Prostate Cancer Screening – Yes or No

The Facts Are 

A simple blood test is highly effective in detecting the levels of prostate-specific antigen (PSA) in a man’s bloodstream.  Yet many physicians still suggest that the test is not 100% accurate and therefore not necessary. Few male patients will insist on it.  Often overlooked is the simple fact that many serious diseases including prostate cancer show no early physical symptoms when treatments can be most effective.

In a survey of approximately 1,174 U.S. males 18 years or older, the Cleveland Clinic found that 72 percent of men would rather do household chores, such as cleaning the bathroom or mowing the lawn, than go to the doctor.  Even those men who take their health more seriously, some 20 percent of men admit they have not been completely honest with their MD.

It’s important that men understand that a PSA test is not a test for prostate cancer.  Unless you visit a primary care physician on a routine basis, you will never know if you are experiencing a steady rise or have a highly elevated PSA level.

Are You At Risk?

 While the youngest man diagnosed with prostate cancer was in his late 20’s, advancing age remains the biggest – but not the only risk factor.  Men who have a relative with prostate cancer are twice as likely to develop the disease. The risk is higher if a family member had been diagnosed before age 65 or if you are African American.   More African American men also die from the disease due to inequalities in gaining access to insurance, health care and appropriate treatment/follow-up.  If you are an African American male, you are 73% more likely to develop prostate cancer vs. white males and almost 3 times more likely to die from the disease.

Other Risk Factors

 In addition to not visiting a primary care physician on a regular basis, other risk factors can include where you live, high fat consumption, high processed carbohydrate diet and lifestyle choices.  Men who are overweight are at greater risk of developing an aggressive form of prostate cancer.  Men can also have an increased risk if they have a strong family history of other cancers – such as breast cancer, colon cancer, pancreatic cancer or ovarian cancer – all suggesting the possibility that multiple genetic factors can contribute to the overall risk of developing prostate cancer.

Physician Is Correct

The PSA, test is not 100% accurate, yet significant progress has been made in the way doctors look at findings.  Detection protocols for identifying prostate cancer now go a long way to eliminate unnecessary testing and/or treatment.

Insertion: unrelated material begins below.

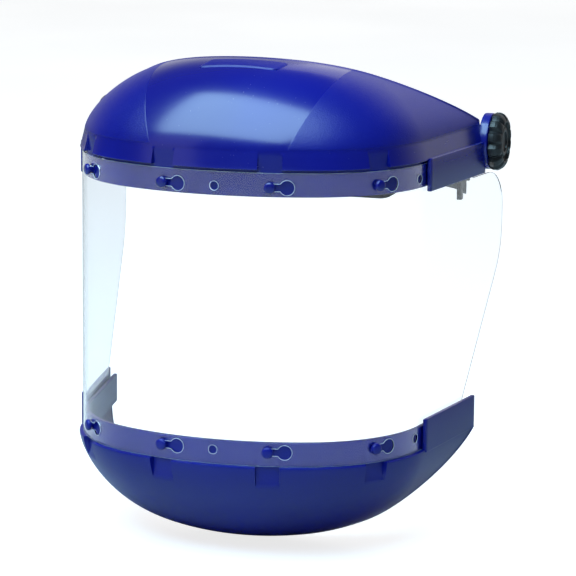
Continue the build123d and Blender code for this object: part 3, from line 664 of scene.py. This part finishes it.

While the following is not medical advice … here are a few thoughts to ponder:

  • Consider establishing a baseline– A baseline PSA test between the ages of 35 and 50 is highly effective in predicting the lifetime potential of developing prostate cancer. The test can often identify men at highest risk and those at lower risk.
  • Is cancer in your immediate family? – Again, if your father, grandfather, brother or son has been diagnosed with prostate cancer, you may be at greater risk for developing prostate cancer.  If your grandmother, mother or sister has been diagnosed with breast cancer, the same inherited gene mutation in BRCA 1 and 2 for breast cancer can also put you at risk for developing prostate cancer.
  • If you are concerned with blood tests, ask about a liquid biopsy– These are blood and urine-based tests currently in use depending on where you are located.Initial results from these tests now suggest that the new liquid biopsy may be substantially more accurate than a PSA test and may better identify higher grade cancers that need more aggressive treatment.
  • Smarter screening –On average, if a man’s PSA level is below 2 at age 60, chances are good that he is at a very low risk of developing incurable prostate cancer during his remaining lifetime.
  • Active surveillance– Men initially diagnosed with low-grade cancer (confirmed by a biopsy, MRI and/or genomic tests) may be able to avoid or delay treatment unless other signs suggest that the cancer is advancing.

Hopefully the suggestions outlined here can help men overcome the fears often associate with routine medical check-ups.